**COLLECTED DATA:**
====

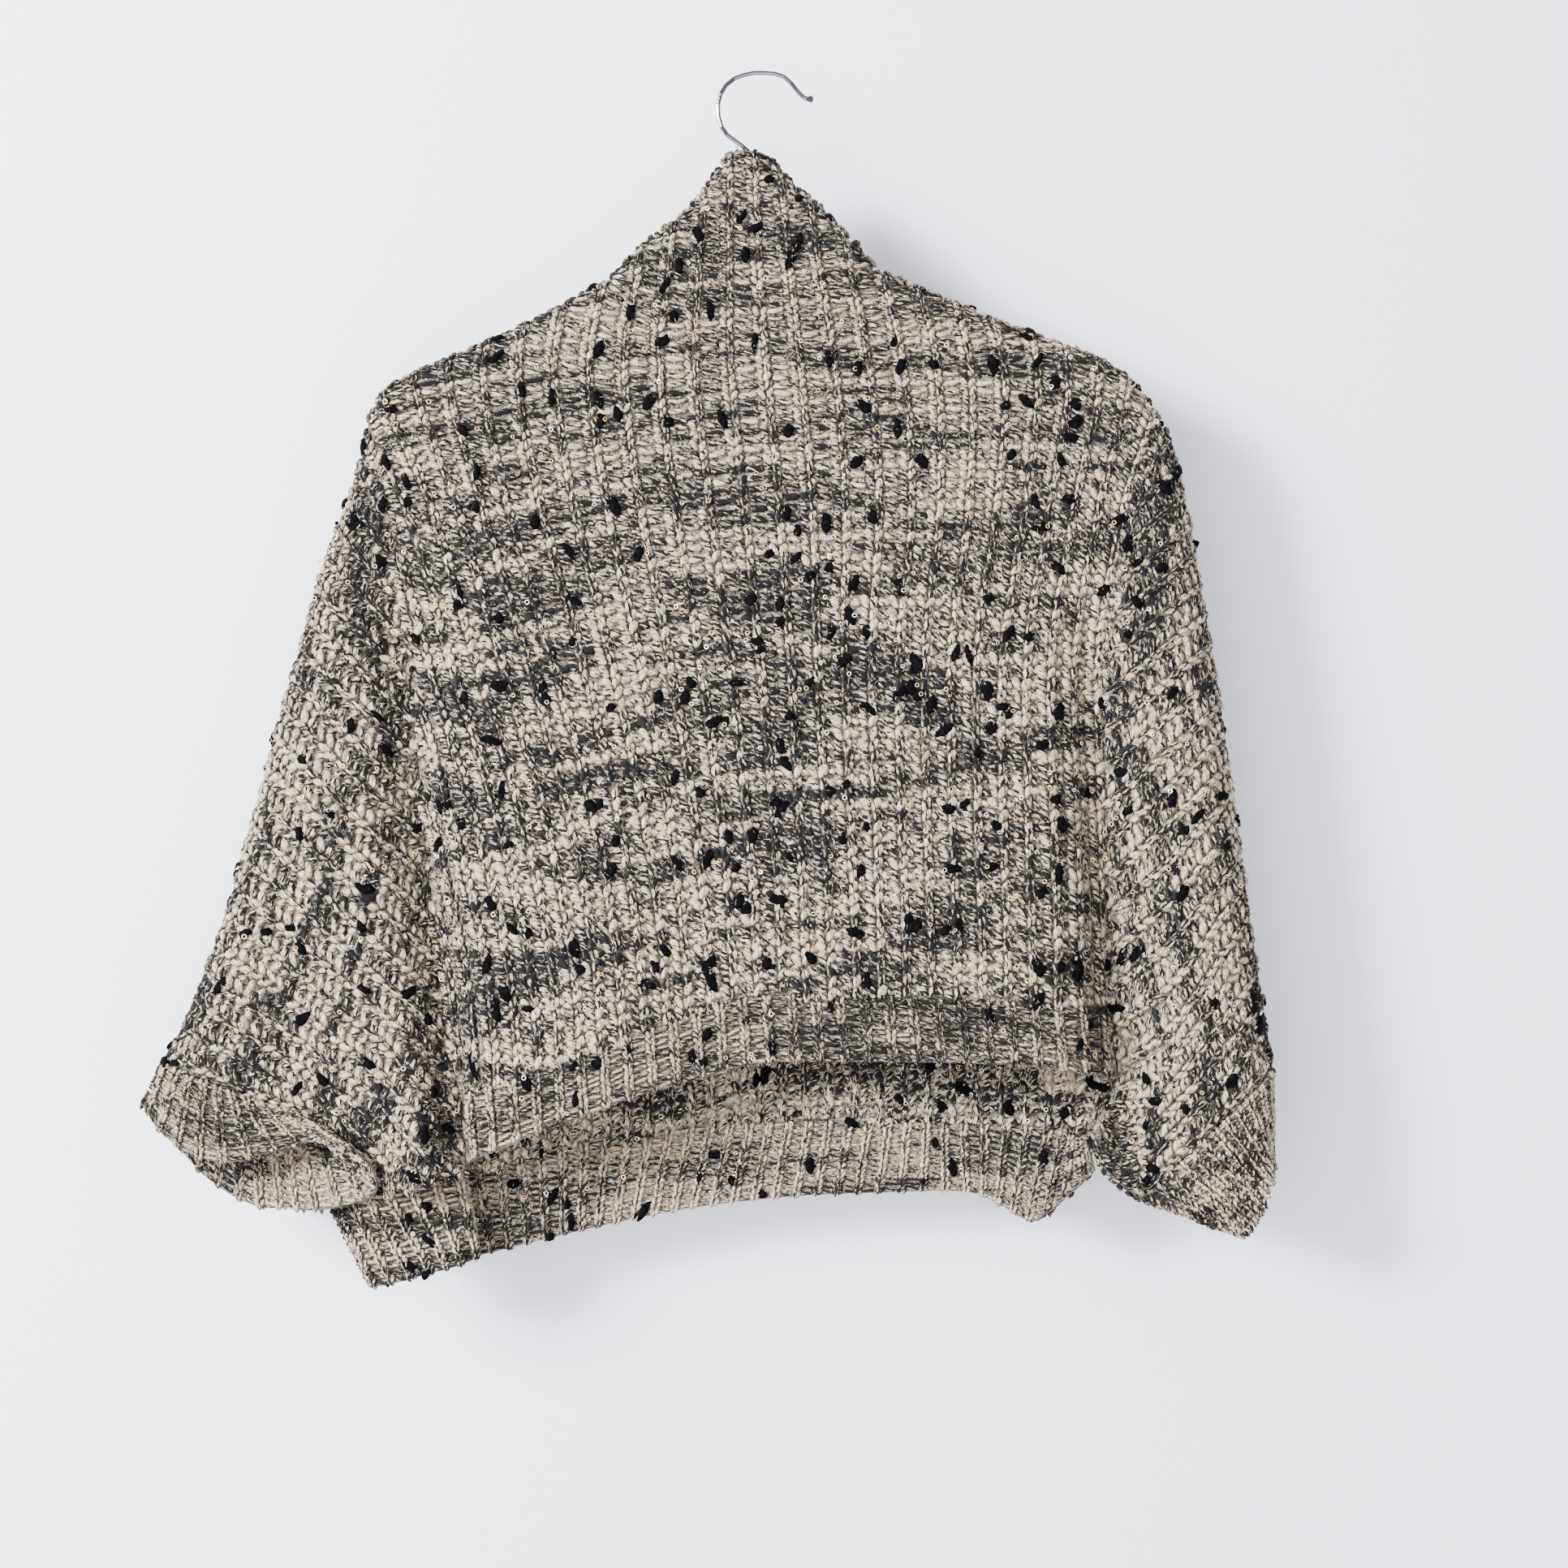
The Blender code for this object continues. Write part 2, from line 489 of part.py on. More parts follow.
def sleeve(overarm, end_lines, underarm, fan):
    """A batwing sleeve: every wale runs from the front seam over the arm to the back seam."""
    overarm = smooth_line(overarm)
    away = np.sign(overarm[-1, 0])
    marks = np.cumsum((0,) + fan) / sum(fan)

    def shape_at(u, rows):
        ends = np.empty((len(u), 2))
        for line, low, high, first in zip(end_lines, marks, marks[1:], (FIRST_WALE_DROP, 0.0)):
            here = (u >= low - 1e-9) & (u <= high + 1e-9)
            ends[here] = at_shares(line, first + (1 - first) * (u[here] - low) / (high - low))
        tops = at_shares(overarm, u)
        down = np.array(rows)
        where = tops[:, None] * (1 - down[:, None]) + ends[:, None] * down[:, None]
        corner = rows[CORNER_ROW]
        along_cuff = np.minimum(down / corner, 1)[:, None]
        cuff_seam = overarm[-1] + (underarm[0] - overarm[-1]) * along_cuff
        fold = at_shares(underarm, np.maximum(down - corner, 0) / (1 - corner))
        last = np.where((down <= corner)[:, None], cuff_seam, fold)
        bend = np.clip((u - BEND_START) / (1 - BEND_START), 0, 1) ** BEND_POWER
        where = where + bend[:, None, None] * (last - where[-1])[None]
        where[:, -1, 0] += away * SEAM_GAP
        where[:, -1, 1] += SEAM_GAP
        where[0, :, 0] += away * SEAM_GAP / 2
        where[-1] += unit(where[-2] - where[-1]) * SEAM_GAP / 2
        halves = []
        for side in (-1, 1):
            places, normals = surface(where, side)
            normals[0] = along_seam(where[0], normals[0])
            normals[-1] = along_seam(where[-1], normals[-1])
            normals[:, -1] = along_seam(where[:, -1], normals[:, -1])
            places[:, 0, 1] = 0.0
            normals[:, 0] = in_plane(normals[:, 0], 1)
            places[-1, CORNER_ROW:-1, 1] = side * SEAM_GAP / 2
            normals[-1, CORNER_ROW:-1] = in_plane(surface(where[-1, CORNER_ROW:-1], side)[1], 1)
            halves.append((places, normals))
        (front, front_n), (back, back_n) = halves
        places = np.concatenate([front[:, ::-1], back[:, 1:]], axis=1)
        normals = np.concatenate([front_n[:, ::-1], back_n[:, 1:]], axis=1)
        return places, normals

    return shape_at


def collar(u, rows):
    """The neck: rings between the two slopes, from the base up to the hook's opening."""
    left, right = smooth_line(NECK_SLOPE_LEFT), smooth_line(NECK_SLOPE_RIGHT)[::-1]
    base = smooth_line(NECK_BASE)
    rows = np.array(rows)
    left_end, right_end = at_shares(left, rows), at_shares(right, rows)
    whole = u * 2
    share = np.where(whole <= 1, whole, 2 - whole)
    sides = np.where(whole <= 1, -1, 1)
    sag = at_shares(base, share) - (base[0] * (1 - share[:, None]) + base[-1] * share[:, None])
    where = left_end[None] * (1 - share[:, None, None]) + right_end[None] * share[:, None, None]
    where = where + sag[:, None] * ((1 - rows) ** 2)[None, :, None]
    where[:, 0, 1] += 2 * SEAM_GAP
    places, normals = np.empty(where.shape[:2] + (3,)), np.empty(where.shape[:2] + (3,))
    for side in (-1, 1):
        mine = sides == side
        places[mine], normals[mine] = surface(where[mine], side)
    on_edge = (share < 1e-6) | (share > 1 - 1e-6)
    places[on_edge, :, 1] = 0.0
    normals[on_edge] = in_plane(normals[on_edge], 1)
    half = len(u) // 2 + 1
    normals[:half, 0] = along_seam(where[:half, 0], normals[:half, 0])
    normals[half - 1:, 0] = along_seam(where[half - 1:, 0], normals[half - 1:, 0])
    return places, normals


def front_rib(u, rows):
    """The front hem band hangs on from the front panel."""
    top = at_shares(smooth_line(RIB_SEAM_FRONT), u)[:, None]
    bottom = at_shares(smooth_line(FRONT_HEM), u)[:, None]
    down = np.array(rows)[None, :, None]
    where = top * (1 - down) + bottom * down
    where = inset(where, SEAM_GAP / 2)
    where[:, 0, 1] -= SEAM_GAP
    places, normals = surface(where, -1)
    normals[0] = along_seam(where[0], normals[0])
    normals[-1] = along_seam(where[-1], normals[-1])
    normals[:, 0] = along_seam(where[:, 0], normals[:, 0])
    return places, normals


def back_rib(u, rows):
    """The back hem band with the part of it that folds round the left side."""
    drawn = at_shares(smooth_line(BACK_HEM_BAND), u)
    down = np.array(rows)[None, :, None]
    places = drawn[:, None, :3] * (1 - down) + drawn[:, None, 3:] * down
    places[:, 0, 2] -= SEAM_GAP
    normals = grid_normals(places, False, np.array([0.0, 1.0, 0.0]))
    normals[:, 0] = along_seam(places[:, 0][:, [0, 2]], normals[:, 0])
    return places, normals


def cuff(seam_end, edge_table):
    """A ribbed cuff from the last wale of its sleeve to its open edge."""
    edge = smooth_line(edge_table + edge_table[:1])
    outer, inner = np.array(seam_end[0]), np.array(seam_end[1])

    def shape_at(u, rows):
        whole = u * 2
        share = np.where(whole <= 1, whole, 2 - whole)
        sides = np.where(whole <= 1, -1, 1)
        where = outer * (1 - share[:, None]) + inner * share[:, None]
        seam = np.empty((len(u), 3))
        seam_normal = np.empty((len(u), 3))
        for side in (-1, 1):
            mine = sides == side
            seam[mine], seam_normal[mine] = surface(where[mine], side)
        ends = (share < 1e-6) | (share > 1 - 1e-6)
        seam[ends, 1] = 0.0
        seam_normal[ends] = in_plane(seam_normal[ends], 1)
        half = len(u) // 2 + 1
        seam_normal[:half] = along_seam(where[:half], seam_normal[:half])
        seam_normal[half - 1:] = along_seam(where[half - 1:], seam_normal[half - 1:])
        rim = at_shares(edge, u)
        down = np.array(rows)[None, :, None]
        places = seam[:, None] * (1 - down) + rim[:, None] * down
        places = places + unit(rim - seam)[:, None] * 2 * SEAM_GAP * (1 - down)
        normals = grid_normals(places, True, np.array([0.0, 1.0, 0.0]))
        quarter = len(u) // 4
        if normals[quarter, 1, 1] > 0:
            normals = -normals
        normals[:, 0] = seam_normal
        return places, normals

    return shape_at


def hanger_bar():
    """The shoulder bar: rounded upright sections joined along its length."""
    angles = np.arange(HANGER_SIDES) * 2 * np.pi / HANGER_SIDES
    ring_y, ring_z = np.cos(angles), np.sin(angles)
    ring_y = np.sign(ring_y) * np.abs(ring_y) ** BAR_ROUNDING
    ring_z = np.sign(ring_z) * np.abs(ring_z) ** BAR_ROUNDING
    points = []
    for x, top, height, thickness in HANGER_SECTIONS:
        middle = top - height / 2
        for y, z in zip(ring_y, ring_z):
            points.append((x, y * thickness / 2, middle + z * height / 2))
    faces = []
    for i in range(len(HANGER_SECTIONS) - 1):
        for j in range(HANGER_SIDES):
            k = (j + 1) % HANGER_SIDES
            a, b = i * HANGER_SIDES, (i + 1) * HANGER_SIDES
            faces.append((a + j, a + k, b + k, b + j))
    last = (len(HANGER_SECTIONS) - 1) * HANGER_SIDES
    faces.append(tuple(range(HANGER_SIDES))[::-1])
    faces.append(tuple(last + j for j in range(HANGER_SIDES)))
    points = np.array(points)
    if signed_volume(points, faces) < 0:
        faces = [face[::-1] for face in faces]
    return make_object("hanger", points, faces, bar_material)


def material_of(name, colour, roughness, metallic=0.0):
    material = bpy.data.materials.new(name)
    material.use_nodes = True
    shader = material.node_tree.nodes["Principled BSDF"]
    shader.inputs["Base Color"].default_value = colour
    shader.inputs["Roughness"].default_value = roughness
    shader.inputs["Metallic"].default_value = metallic
    return material


for old in list(bpy.data.objects):
    bpy.data.objects.remove(old)

garment = bpy.data.collections.new("turtleneck_sweater")
cutters = bpy.data.collections.new("cutters")
bpy.context.scene.collection.children.link(garment)
bpy.context.scene.collection.children.link(cutters)

cloth_material = material_of("heather_knit", CLOTH_COLOUR, 0.92)
rib_material = material_of("heather_rib", RIB_COLOUR, 0.92)
bar_material = material_of("hanger_plastic", BAR_COLOUR, 0.45)
steel_material = material_of("hook_steel", STEEL_COLOUR, 0.18, 1.0)

# Body panels
knit_wall(
    "front", body_panel(-1, RIB_SEAM_FRONT, [], []), PANEL_WALES, PANEL_ROWS, cloth_material, WALE_RAISE
)
knit_wall(
    "back",
    body_panel(1, RIB_SEAM_BACK, [CREASE_LEFT_END], [CREASE_RIGHT_END, LOBE_SEAM_RIGHT]),
    PANEL_WALES, PANEL_ROWS, cloth_material, WALE_RAISE,
)

# Sleeves
left_lines = (joined(CREASE_LEFT, CREASE_LEFT_END), smooth_line(LOBE_SEAM_LEFT))
right_lines = (joined(CREASE_RIGHT, CREASE_RIGHT_END), smooth_line(LOBE_SEAM_RIGHT))
left_fold = smooth_line(UNDERARM_LEFT)[::-1]
right_fold = smooth_line(UNDERARM_RIGHT)[::-1]
knit_wall(
    "sleeve_left", sleeve(OVERARM_LEFT, left_lines, left_fold, LEFT_FAN), SLEEVE_WALES, SLEEVE_ROWS,
    cloth_material, WALE_RAISE,
)
knit_wall(
    "sleeve_right", sleeve(OVERARM_RIGHT, right_lines, right_fold, RIGHT_FAN), SLEEVE_WALES, SLEEVE_ROWS,
    cloth_material, WALE_RAISE,
)

# Neck, hem bands and cuffs
knit_wall("collar", collar, COLLAR_WALES, COLLAR_ROWS, cloth_material, WALE_RAISE, closed=True)
knit_wall("hem_rib_front", front_rib, FRONT_HEM_RIBS, RIB_ROWS, rib_material, RIB_RAISE)
knit_wall("hem_rib_back", back_rib, BACK_HEM_RIBS, RIB_ROWS, rib_material, RIB_RAISE)
knit_wall(
    "cuff_left", cuff((OVERARM_LEFT[-1], UNDERARM_LEFT[-1]), CUFF_EDGE_LEFT), CUFF_RIBS, RIB_ROWS,
    rib_material, RIB_RAISE, closed=True, wall=CUFF_WALL,
)
knit_wall(
    "cuff_right", cuff((OVERARM_RIGHT[-1], UNDERARM_RIGHT[-1]), CUFF_EDGE_RIGHT), CUFF_RIBS, RIB_ROWS,
    rib_material, RIB_RAISE, closed=True, wall=CUFF_WALL,
)

# Hanger: the bar with a bore for the hook's shank
bar = hanger_bar()
bore_top = max(top for _, top, _, _ in HANGER_SECTIONS) + CUT_OVERRUN
bore_length = HOOK_BORE_DEPTH + CUT_OVERRUN
bpy.ops.mesh.primitive_cylinder_add(
    vertices=12,
    radius=(HOOK_RADIUS + SEAM_GAP) * MM,
    depth=bore_length * MM,
    location=(0.0, 0.0, (bore_top - bore_length / 2) * MM),
)
bore = bpy.context.object
bore.name = "hook_bore"
for holder in list(bore.users_collection):
    holder.objects.unlink(bore)
cutters.objects.link(bore)
bore.hide_render = True
drill = bar.modifiers.new("hook bore", "BOOLEAN")
drill.operation = "DIFFERENCE"
drill.solver = "EXACT"
drill.object = bore

# Hook: a round wire with a ball end
wire = bpy.data.curves.new("hook", "CURVE")
wire.dimensions = "3D"
wire.bevel_depth = HOOK_RADIUS * MM
wire.bevel_resolution = 2
wire.use_fill_caps = True
spline = wire.splines.new("POLY")
spline.points.add(len(HOOK_LINE) - 1)
for point, (x, z, share) in zip(spline.points, HOOK_LINE):
    point.co = (x * MM, 0.0, z * MM, 1.0)
    point.radius = share
wire.materials.append(steel_material)
hook = bpy.data.objects.new("hook", wire)
garment.objects.link(hook)
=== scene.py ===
import bpy
import numpy as np
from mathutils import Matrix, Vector


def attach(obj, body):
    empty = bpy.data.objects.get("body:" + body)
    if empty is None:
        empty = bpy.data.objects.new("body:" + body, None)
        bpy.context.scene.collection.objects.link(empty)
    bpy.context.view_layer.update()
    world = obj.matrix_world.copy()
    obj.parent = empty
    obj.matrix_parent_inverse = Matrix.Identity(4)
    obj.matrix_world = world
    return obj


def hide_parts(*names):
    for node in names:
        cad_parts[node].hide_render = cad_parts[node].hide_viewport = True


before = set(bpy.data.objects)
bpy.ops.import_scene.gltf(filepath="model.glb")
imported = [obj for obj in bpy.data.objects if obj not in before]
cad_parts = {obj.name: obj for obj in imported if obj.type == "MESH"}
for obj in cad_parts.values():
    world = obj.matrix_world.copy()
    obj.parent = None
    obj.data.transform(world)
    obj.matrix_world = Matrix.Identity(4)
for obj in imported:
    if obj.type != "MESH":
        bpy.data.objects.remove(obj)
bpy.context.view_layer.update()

bpy.ops.object.select_all(action="DESELECT")

# Front panel
# A machine-knitted half-cardigan rib in a marled ecru yarn, sewn to the back at the shoulders.
# A plain cloth wall carries it, and every stitch of its face is a pair of plump legs.
# Lengths in the tables are millimetres: x to the right, y to the back, z up from the hook.
MM = 0.001
SEAM_GAP = 0.3  # space between two pieces that are sewn together
ON_EDGE = 0.8  # a point this close to a folded edge is taken to be on it
ON_SHOULDER = 1.0  # a panel's top point this close to the edge is on the shoulder
LEAST_ROUNDNESS = 0.03  # keeps the slope at a folded edge from growing without end
SLOPE_STEP = 0.5  # half the distance over which the slope of the full depth is read
FOLD_STOP = 2  # drawn points of an underarm fold that open out again at the hem

# Outlines of the garment as it hangs: x, z
OVERARM_LEFT = [
    (-219.0, -196.8), (-222.2, -214.8), (-227.3, -233.6), (-234.2, -252.0), (-241.5, -272.0),
    (-248.0, -290.8), (-257.2, -325.6), (-268.0, -362.4), (-277.5, -399.2), (-287.9, -436.0),
    (-298.0, -472.8), (-311.0, -509.6), (-323.9, -541.0), (-334.0, -557.9),
]
OVERARM_RIGHT = [
    (230.9, -196.8), (238.3, -214.8), (246.1, -252.0), (252.5, -288.8), (259.0, -325.6),
    (264.5, -362.4), (270.0, -399.2), (275.0, -436.0), (279.6, -472.8), (285.0, -509.6),
    (290.3, -544.1), (293.5, -561.2),
]
SHOULDER_LEFT = [
    (-219.0, -196.8), (-210.5, -180.5), (-192.0, -169.0), (-171.0, -160.0), (-131.0, -142.0),
    (-95.0, -123.5), (-81.9, -116.3),
]
SHOULDER_RIGHT = [
    (69.4, -110.4), (98.0, -123.0), (144.0, -142.0), (186.0, -157.0), (205.0, -167.0),
    (219.0, -179.0), (230.9, -196.8),
]
NECK_SLOPE_LEFT = [
    (-81.9, -116.3), (-62.1, -96.1), (-37.5, -76.4), (-24.9, -60.0), (-12.5, -43.5),
]
NECK_SLOPE_RIGHT = [(8.5, -46.0), (20.0, -59.8), (40.0, -77.4), (57.9, -96.1), (69.4, -110.4)]
NECK_BASE = [(-81.9, -116.3), (-40.0, -124.5), (-3.0, -127.0), (34.0, -122.0), (69.4, -110.4)]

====

**EXERCISE:** In the listing above, find the line containing "# Hook: a round wire with a ball end" and the line containing "imported = [obj", then quote both, plus every line between them, exactly as written.

**SOLUTION TO THIS PROBLEM:**
# Hook: a round wire with a ball end
wire = bpy.data.curves.new("hook", "CURVE")
wire.dimensions = "3D"
wire.bevel_depth = HOOK_RADIUS * MM
wire.bevel_resolution = 2
wire.use_fill_caps = True
spline = wire.splines.new("POLY")
spline.points.add(len(HOOK_LINE) - 1)
for point, (x, z, share) in zip(spline.points, HOOK_LINE):
    point.co = (x * MM, 0.0, z * MM, 1.0)
    point.radius = share
wire.materials.append(steel_material)
hook = bpy.data.objects.new("hook", wire)
garment.objects.link(hook)
=== scene.py ===
import bpy
import numpy as np
from mathutils import Matrix, Vector


def attach(obj, body):
    empty = bpy.data.objects.get("body:" + body)
    if empty is None:
        empty = bpy.data.objects.new("body:" + body, None)
        bpy.context.scene.collection.objects.link(empty)
    bpy.context.view_layer.update()
    world = obj.matrix_world.copy()
    obj.parent = empty
    obj.matrix_parent_inverse = Matrix.Identity(4)
    obj.matrix_world = world
    return obj


def hide_parts(*names):
    for node in names:
        cad_parts[node].hide_render = cad_parts[node].hide_viewport = True


before = set(bpy.data.objects)
bpy.ops.import_scene.gltf(filepath="model.glb")
imported = [obj for obj in bpy.data.objects if obj not in before]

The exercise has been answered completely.